Benigno Fitial, who belonged to the local Covenant Party, narrowly defeated independent Heinz Hofschneider and incumbent Republican Governor Juan N. Babauta to win the governorship in that U.S. territory.

=== State legislative elections ===

Legislative elections were held for the New Jersey General Assembly, the Virginia House of Delegates, and the Northern Mariana Islands Commonwealth Legislature. Democrats maintained a comfortable majority in the lower house of the New Jersey legislature, while Republicans maintained control of the lower chamber of the Virginia legislature.

===Citizen initiatives===
- California had eight questions on the ballot for the voters to consider. The election was seen as a referendum on Gov. Arnold Schwarzenegger (who was up for reelection in 2006), as he sponsored and actively campaigned for four propositions on the ballot, Propositions 74 - 77. All eight propositions failed by varying margins.

- In Maine, voters decided a number of issues. Question 1 considered whether to repeal a law passed by the state legislature banning discrimination on the basis of sexual orientation (see gay rights). The initiative to make discrimination on the basis of sexual orientation legal failed, and the legislature's law was upheld for the first time by Mainers. The state was also considering whether to pass a constitutional amendment designed to lower property taxes for fishermen by taxing property based on current use, rather than potential resale value. The measure passed overwhelmingly.

- As the last two elected governors (Christine Todd Whitman and Jim McGreevey) had resigned, forcing a series of acting governors, New Jersey considered whether to create the post of Lieutenant Governor; the measure passed.

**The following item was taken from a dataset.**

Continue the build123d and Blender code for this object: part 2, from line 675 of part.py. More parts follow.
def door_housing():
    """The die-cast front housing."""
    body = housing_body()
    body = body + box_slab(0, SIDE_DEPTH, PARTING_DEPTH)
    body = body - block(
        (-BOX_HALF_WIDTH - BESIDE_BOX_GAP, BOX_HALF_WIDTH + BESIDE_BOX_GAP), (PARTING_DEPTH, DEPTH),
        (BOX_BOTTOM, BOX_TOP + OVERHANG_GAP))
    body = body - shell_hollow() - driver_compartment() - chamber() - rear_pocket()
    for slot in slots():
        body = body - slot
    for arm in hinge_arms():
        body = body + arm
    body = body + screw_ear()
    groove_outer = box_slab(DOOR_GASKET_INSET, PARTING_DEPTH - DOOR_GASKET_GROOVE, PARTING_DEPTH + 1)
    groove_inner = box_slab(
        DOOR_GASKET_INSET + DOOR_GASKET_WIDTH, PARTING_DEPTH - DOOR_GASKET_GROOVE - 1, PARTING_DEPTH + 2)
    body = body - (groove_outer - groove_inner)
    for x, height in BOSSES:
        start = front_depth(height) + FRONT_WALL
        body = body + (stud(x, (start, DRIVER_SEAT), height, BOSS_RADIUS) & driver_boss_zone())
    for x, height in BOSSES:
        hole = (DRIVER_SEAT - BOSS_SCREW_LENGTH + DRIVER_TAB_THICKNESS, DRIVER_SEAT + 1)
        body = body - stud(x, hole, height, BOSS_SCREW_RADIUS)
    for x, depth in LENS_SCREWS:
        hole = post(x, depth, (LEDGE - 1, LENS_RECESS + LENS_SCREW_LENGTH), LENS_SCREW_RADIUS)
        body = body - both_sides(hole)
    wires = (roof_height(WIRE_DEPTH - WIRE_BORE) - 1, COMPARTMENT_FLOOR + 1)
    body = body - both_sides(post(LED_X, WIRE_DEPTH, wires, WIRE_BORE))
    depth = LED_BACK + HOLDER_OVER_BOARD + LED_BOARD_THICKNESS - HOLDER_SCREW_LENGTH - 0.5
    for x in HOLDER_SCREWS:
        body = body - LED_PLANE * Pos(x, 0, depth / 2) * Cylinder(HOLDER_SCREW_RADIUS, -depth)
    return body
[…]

- Ohio was considering whether to move the electoral redistricting process from the authority of the legislature to a non-partisan panel. Ohio also considered (in separate measures) whether to reduce individual financial contributions to political candidates, move election oversight to a bipartisan panel and away from the Secretary of State, and whether to allow all voters to vote early by mail. All four measures failed. These measures were placed on the ballot as a response to the controversies of the 2004 Presidential election in Ohio.

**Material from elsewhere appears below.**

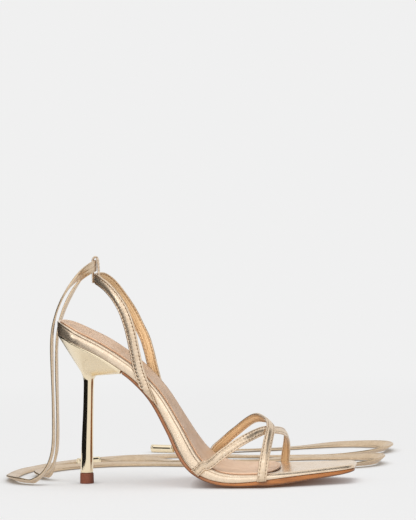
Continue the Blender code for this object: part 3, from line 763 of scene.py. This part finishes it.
last = [  # x, z, half-widths on the lateral and medial side, footbed and outsole thickness
    (-18.3, 116.4, 24.5, 24.5, 9.4, 1.3), (-10.0, 113.6, 24.5, 24.5, 8.9, 1.3),
    (0.6, 108.2, 24.5, 24.5, 8.4, 1.3), (15.0, 100.9, 25.0, 24.5, 8.0, 1.3),
    (29.0, 91.9, 25.0, 22.5, 7.7, 1.6), (42.7, 81.0, 24.0, 20.0, 7.3, 1.9),
    (56.5, 65.6, 24.0, 18.5, 7.2, 2.2), (70.3, 42.9, 26.0, 21.5, 8.5, 2.3),
    (77.4, 30.2, 29.0, 27.0, 9.6, 2.3), (83.6, 20.8, 32.5, 33.0, 9.3, 2.2),
    (90.5, 14.8, 34.8, 36.0, 8.0, 2.2), (99.0, 11.0, 36.4, 38.0, 6.6, 2.2),
    (109.3, 9.5, 37.3, 38.5, 5.7, 2.3), (121.0, 9.4, 37.0, 38.0, 4.9, 2.8),
    (134.0, 10.1, 35.0, 35.5, 4.3, 4.0), (147.0, 10.6, 30.5, 31.5, 3.6, 4.1),
    (158.0, 11.2, 26.5, 28.0, 3.3, 3.6), (169.6, 12.0, 22.0, 24.0, 3.3, 3.3),
    (181.0, 12.8, 17.5, 20.0, 3.3, 2.7), (191.0, 13.6, 13.0, 16.0, 3.0, 1.9),
]
sole = {
    "gap": 0.3,
    "seatRound": 23.0,  # length of the round back end
    "toeRound": 5.0,
    "dish": 0.8,
    "crown": 1.7,
    "lip": 35.0,  # x of the heel's front lip
    "upright": 32.0,  # over this length the sections lean from upright to square
    "dishFade": (16, 7),  # the dish grows over these lengths from the seat and the toe
    "rollSteps": 11,  # rows of the wrap's profile that roll over the edge
    "rollIn": 3.4,  # the roll's width and depth at the toe
    "rollDown": 2.2,
    "treadBelow": 1.2,  # nearer the floor than this, the tread stretches down to lie flat
    "treadFlat": 0.45,
    "treadStretch": 1.6,
}
bed = makeTable(last, [Vector((row[0], 0, row[1])) for row in last])


@lru_cache(maxsize=None)
def bedRow(s):
    return readTable(bed, s)


@lru_cache(maxsize=None)
def bedUp(s):
    a, b = bedRow(max(s - 0.5, 0.0)), bedRow(min(s + 0.5, bed["length"]))
    along = Vector((b[0] - a[0], 0, b[1] - a[1])).normalized()
    square = Vector((-along.z, 0, along.x))
    return Vector((0, 0, 1)).lerp(square, min(s / sole["upright"], 1.0)).normalized()


def bedPoint(s, y, depth):
    row = bedRow(s)
    return Vector((row[0], y, row[1])) - depth * bedUp(s)


@lru_cache(maxsize=None)
def stationAtX(x):
    low, high = 0.0, bed["length"]
    for _ in range(30):
        middle = (low + high) / 2
        if bedRow(middle)[0] < x:
            low = middle
        else:
            high = middle
    return (low + high) / 2


def roundedEnd(width, distance, length, amount):
    if distance >= length:
        return width
    return width - amount * (1 - sqrt(max(0.0, 1 - (1 - distance / length) ** 2)))


def halfWidths(s, inset=0.0):
    row = bedRow(s)
    widths = []
    for side in row[2:4]:
        seat = sole["seatRound"] - inset
        width = roundedEnd(side - inset, s - inset, seat, side - inset)
        toe = sole["toeRound"]
        widths.append(roundedEnd(width, bed["length"] - inset - s, toe, toe))
    return widths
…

- In Texas, Proposition 2, a legislatively referred constitutional proposition, passed, making Texas the 18th state to amend its constitution to prohibit same-sex marriage. This result was largely expected.

- An initiative to shorten the planned expansion of the Seattle Monorail was denied, meaning no expansion will be built at all. Four previous initiatives to cancel the project had been unsuccessful. However, a state Fuel Tax, which is earmarked for transportation improvements including the Evergreen Point Floating Bridge, was not repealed.

===Judicial elections===
====Pennsylvania====
Perceiving the Supreme Court's decisions as supporting corruption and secrecy in Harrisburg, voters refused to grant State Supreme Court Justice Russell Nigro a retention vote. Nigro lost very narrowly, becoming the first justice in Pennsylvania history to lose a retention vote. Fellow Justice Sandra Schultz Newman was retained. The vote was closely connected with the backlash against the Harrisburg establishment and the 2005 legislative pay raise which increased judges' and legislators' salaries.

==Local elections==
Many additional cities across the United States held mayoral elections; this list is representative, not inclusive. Nationally, the vast majority of mayors were reelected, often by wide margins, and there were few partisan upsets.

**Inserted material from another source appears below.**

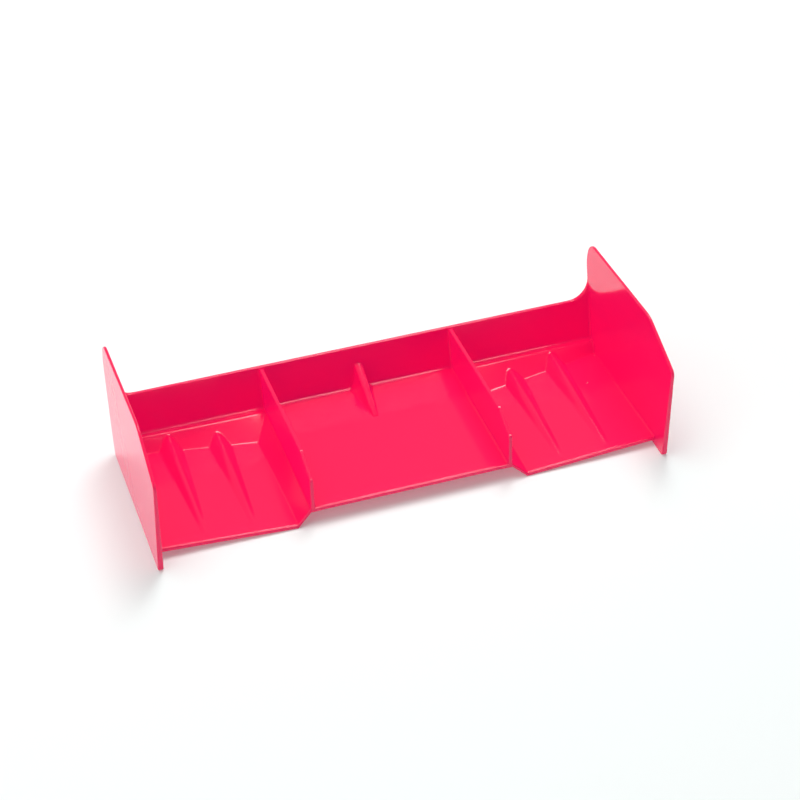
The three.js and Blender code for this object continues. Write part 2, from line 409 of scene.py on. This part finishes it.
half_columns = [("deck", t) for t in np.linspace(0, 1, DECK_COLUMNS + 1)[:-1]]
half_columns += [("wall", t) for t in spaced(0, 1, WALL_COLUMNS)[:-1]]
half_columns += [("floor", t) for t in spaced(0, 1, FLOOR_COLUMNS, stop_dense=False)]
half_columns += [("floor", INTO_PLATE)]
columns = [(-1, part, t) for part, t in reversed(half_columns[1:])]
columns += [(1, part, t) for part, t in half_columns]
rows = [("ledge", t) for t in spaced(INTO_FLAP, 1, LEDGE_ROWS, start_dense=False)[:-1]]
rows += [("step", t) for t in spaced(0, 1, STEP_ROWS)[:-1]]
rows += [("floor", t) for t in spaced(0, 1, FLOOR_ROWS, stop_dense=False)]


def lay_out(side, part, along, row_part, down):
    """Where a column crosses a row. Each depends on the other, so they settle in rounds."""
    y = MIDDLE_Y
    for _ in range(SETTLING_ROUNDS):
        if part == "deck":
            ax = deck_edge * along
        elif part == "wall":
            ax = mix(deck_edge, wall_foot(y), along)
        else:
            ax = mix(wall_foot(y), plate_inner, along)
        stop = front_edge(np.float64(ax)) + NOSE_TOP_RADIUS
        foot = min(float(step_foot(np.float64(ax))), -ledge_width - SHORTEST_STEP_RUN)
        if row_part == "ledge":
            y = -ledge_width * down
        elif row_part == "step":
            y = mix(-ledge_width, foot, down)
        else:
            y = mix(foot, stop, down)
    return side * ax, y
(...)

Some of the major races included:
- Buffalo, New York: Democrat Byron Brown defeated Republican Kevin Helfer to replace the retiring Anthony Masiello.
- New York, New York: Incumbent Republican mayor Mike Bloomberg defeated former Bronx Borough President Fernando Ferrer.
- San Diego, California: Republican Jerry Sanders defeated Democrat Donna Frye in a special election held after the resignation of Dick Murphy.
- St. Paul, Minnesota: Democrat Chris Coleman defeated incumbent Randy Kelly.